Setting db_path in the lifespan takes precedence over the COCOINDEX_DB environment variable. If neither is provided, CocoIndex will raise an error.

The lifespan function can be sync or async:

import cocoindex as coco

@coco.lifespan
def coco_lifespan(builder: coco.EnvironmentBuilder) -> Iterator[None]:
builder.settings.db_path = pathlib.Path("./cocoindex.db")
yield

You can also use the lifespan to provide resources (like database connections) that processing components can access.
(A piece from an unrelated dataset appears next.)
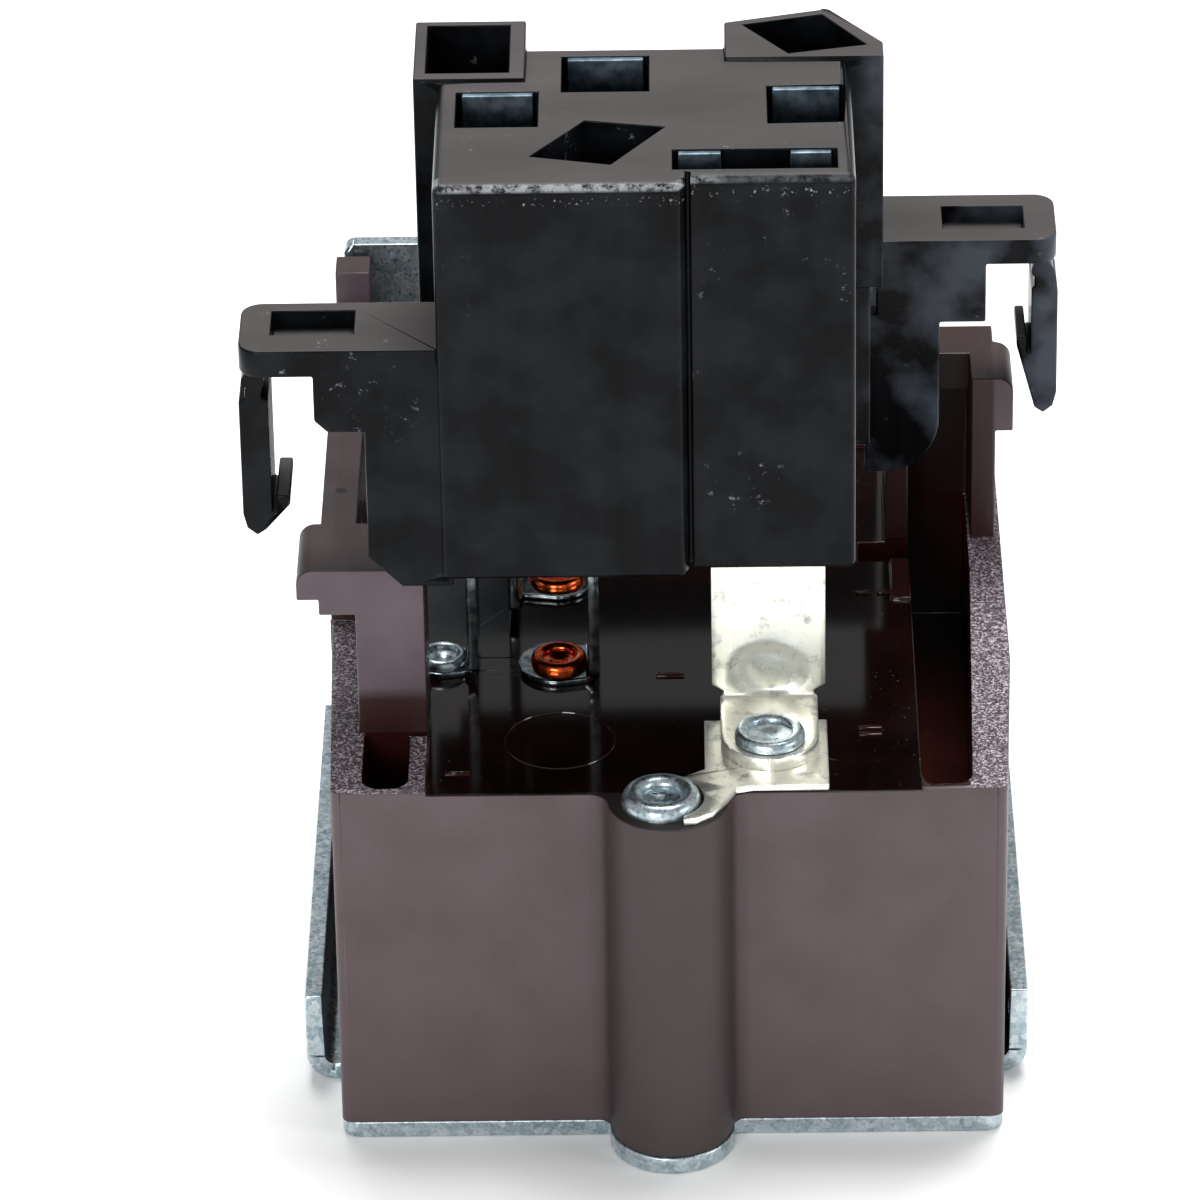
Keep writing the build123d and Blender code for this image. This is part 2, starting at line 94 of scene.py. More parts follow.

See Context for details on sharing resources across your pipeline.

Explicit lifecycle control (optional)

The lifespan runs automatically the first time any App updates — most users don't need to do anything beyond defining the lifespan and calling app.update().

If you need more explicit control — for example, to know when startup completes for health checks, or to explicitly trigger shutdown — you can manage the lifecycle directly:

# Async API
await coco_aio.start() # Run lifespan setup
# ... run apps or other operations ...
await coco_aio.stop() # Run lifespan cleanup
# Sync API
coco.start() # Run lifespan setup
# ... run apps or other operations ...
coco.stop() # Run lifespan cleanup

Or use the runtime() context manager:

# Async API
async with coco_aio.runtime():
await app.update()
# Sync API
with coco.runtime():
app.update()

Managing apps with CLI

CocoIndex provides a CLI for managing your apps without writing additional code.

Update an app

Run your app once to sync all target states:

cocoindex update main.py

This executes your pipeline and applies all declared target states to external systems.

Drop an app

Remove an app and revert all its target states:

cocoindex drop main.py

This will delete all target states created by the app (e.g., drop tables, delete rows) and clear its internal state.

See CLI Reference for more commands and options.